In the same research, Ofcom asked parents if they were aware of a minimum age requirement to have a profile on social media sites. Almost 90% said they were aware of this, yet less than 40% were able to recall the correct age.

Prior to the birth of Facebook, academics scratched the surface of what would come to be an irreversible change in the way our world functions. American academic Mark Prensky first

identified the gap between adults who were being introduced and adapting to the emergence of technology, and children growing up during the age of it in 2001. He dubbed adults “digital immigrants”, and children “digital natives”. He further explained: "As Digital Immigrants learn – like all immigrants, some better than others – to adapt to their environment, they always retain their ‘accent’.” Although the concept is dated, the foundations still stand today as all aspects of technology continue to evolve. The new challenge occurring is essentially a language barrier between the two populations. This is where parents find it difficult to engage with their children, and knowing what is okay and what is not in terms of media use and technology.

When asked why she doesn’t limit Jake’s screen time if she understands the negative impacts, Sam paused before simply saying, "I don’t want to make him upset”. She continued, "I don't understand what he's doing on it and it seems like his phone is a comfort to him. He’s dealt with a lot these past few years and I don’t want to add to that by isolating him from this world he feels so connected to.”
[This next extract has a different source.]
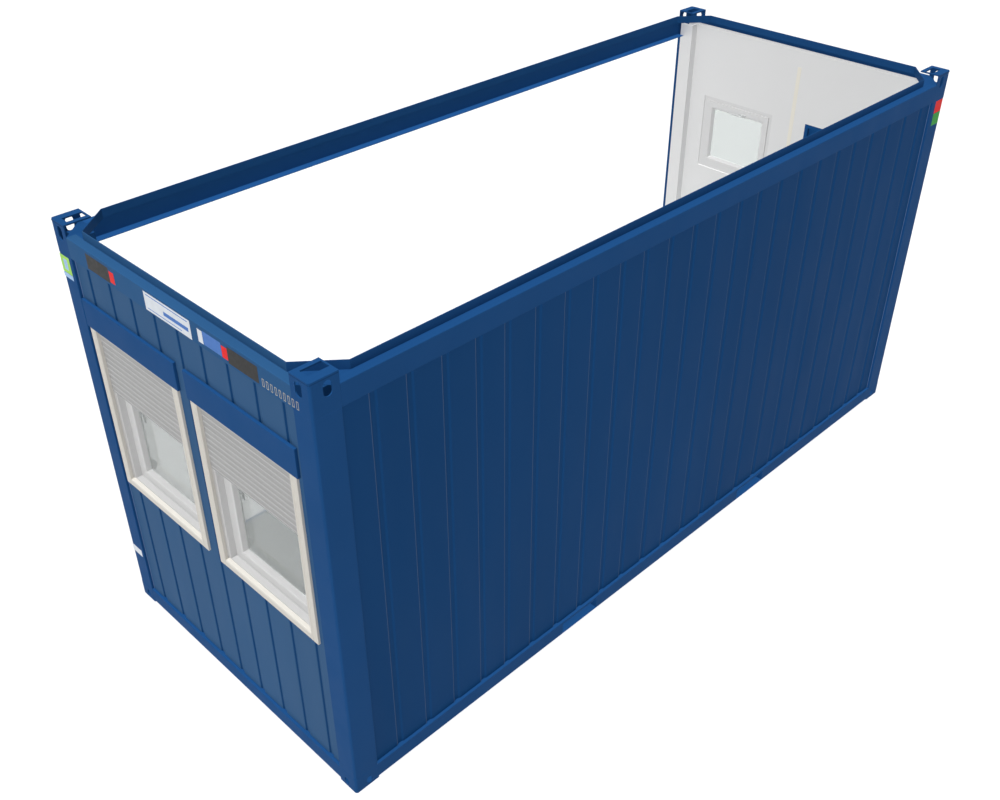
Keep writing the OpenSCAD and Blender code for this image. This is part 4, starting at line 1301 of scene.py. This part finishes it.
def lamp(name, energy, direction, degrees, shadows=True):
    """A sun lamp as wide as an angle in degrees, that shines along a direction."""
    data = bpy.data.lights.new(name, "SUN")
    data.energy = energy
    data.angle = math.radians(degrees)
    data.use_shadow = shadows
    obj = bpy.data.objects.new(name, data)
    obj.rotation_euler = Vector(direction).to_track_quat("-Z", "Y").to_euler()
    bpy.context.scene.collection.objects.link(obj)


class CABIN_OT_stage(bpy.types.Operator):
    """Sets the pale floor, the soft studio light and the camera"""
    bl_idname = "cabin.stage"
    bl_label = "Stage"

    def execute(self, context):
        stage = context.scene.cabin_stage
        reach = 150.0
        floor = bpy.data.meshes.new("studio_floor")
        floor.from_pydata([(-reach, -reach, -0.002), (reach, -reach, -0.002), (reach, reach, -0.002),
                           (-reach, reach, -0.002)], [], [(0, 1, 2, 3)])
        finish = Finish("studio_floor", Specular_IOR_Level=0.0, Roughness=0.9)
        finish.set(Base_Color=(0.70, 0.70, 0.70, 1.0))
        floor.materials.append(finish.material)
        plane = bpy.data.objects.new("studio_floor", floor)
        context.scene.collection.objects.link(plane)
        lamp("overhead", stage.overhead, (-0.10, 0.16, -1.0), 50)
        lamp("overhead_fill", stage.overhead_fill, (-0.04, 0.04, -1.0), 20, False)
        lamp("front_fill", stage.front_fill, (-0.05, 1.0, -0.30), 20, False)
        lamp("side_fill", stage.side_fill, (-1.0, 0.0, -0.05), 20, False)
        world = bpy.data.worlds.new("studio")
        world.use_nodes = True
        world.node_tree.nodes["Background"].inputs["Color"].default_value = (1.0, 1.0, 1.0, 1.0)
        world.node_tree.nodes["Background"].inputs["Strength"].default_value = stage.sky
        context.scene.world = world
        context.scene.view_settings.view_transform = "Standard"
        self.camera(context, stage)
        return {"FINISHED"}

    def camera(self, context, stage):
        data = bpy.data.cameras.new("camera")
        data.lens = stage.lens
        data.sensor_width = 36.0
        data.shift_x, data.shift_y = stage.shift
        data.clip_end = 500.0
        level = math.cos(stage.dip)
        forward = Vector((math.sin(stage.heading) * level, math.cos(stage.heading) * level,
                          -math.sin(stage.dip)))
        turn = forward.to_track_quat("-Z", "Y") @ Quaternion((0, 0, 1), stage.roll)
        obj = bpy.data.objects.new("camera", data)
        obj.location = stage.eye
        obj.rotation_euler = turn.to_euler()
        context.scene.collection.objects.link(obj)
        context.scene.camera = obj


# ---- Add-on ------------------------------------------------------------------------

OPERATORS = (CABIN_OT_rails, CABIN_OT_posts, CABIN_OT_fittings, CABIN_OT_wall_sheets, CABIN_OT_beads,
             CABIN_OT_linings, CABIN_OT_floor, CABIN_OT_shutters, CABIN_OT_windows, CABIN_OT_door,
             CABIN_OT_signs, CABIN_OT_stage)


class CABIN_PT_pieces(bpy.types.Panel):
    """Lists the cabin's pieces and its settings"""
    bl_idname = "CABIN_PT_pieces"
    bl_label = "Site cabin"
    bl_space_type = "VIEW_3D"
    bl_region_type = "UI"
    bl_category = "Cabin"

    def draw(self, context):
        for operator in OPERATORS:
            self.layout.operator(operator.bl_idname)
        for group in (context.scene.cabin_sizes, context.scene.cabin_colours, context.scene.cabin_stage):
            box = self.layout.box()
            for name in group.__annotations__:
                box.prop(group, name)


SETTINGS = {"cabin_sizes": CabinSizes, "cabin_colours": CabinColours, "cabin_stage": CabinStage}


def register():
    for cls in (*SETTINGS.values(), *OPERATORS, CABIN_PT_pieces):
        bpy.utils.register_class(cls)
    for name, group in SETTINGS.items():
        setattr(bpy.types.Scene, name, PointerProperty(type=group))


def unregister():
    for name in SETTINGS:
        delattr(bpy.types.Scene, name)
    for cls in (CABIN_PT_pieces, *reversed(OPERATORS), *SETTINGS.values()):
        bpy.utils.unregister_class(cls)


def main():
    """Builds everything in order."""
    register()
    for operator in OPERATORS:
        group, action = operator.bl_idname.split(".")
        if getattr(getattr(bpy.ops, group), action)() != {"FINISHED"}:
            raise RuntimeError(f"{operator.bl_label} wasn't finished")
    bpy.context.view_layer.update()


if __name__ == "__main__":
    main()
The gap in technological understanding between a parent and their child is inevitable and understandable. Although you may not be as enthralled with social media, this doesn’t mean there are not ways you can properly and effectively engage with your child to mitigate the harmful effects it can have, if not used in moderation.

When Terry Gawthorpe is with a struggling child, her first approach to help aid their recovery is to immerse herself into that child’s virtual world. She says, “You've got to understand it by going into the virtual world yourself and making that connection in order to pull the child out. You’ve then got to make those worlds merge by having a shared vocabulary. The other crucial thing is, you've got to restrict it. They need a balance between the virtual world and the real world. Parents really need to understand that.”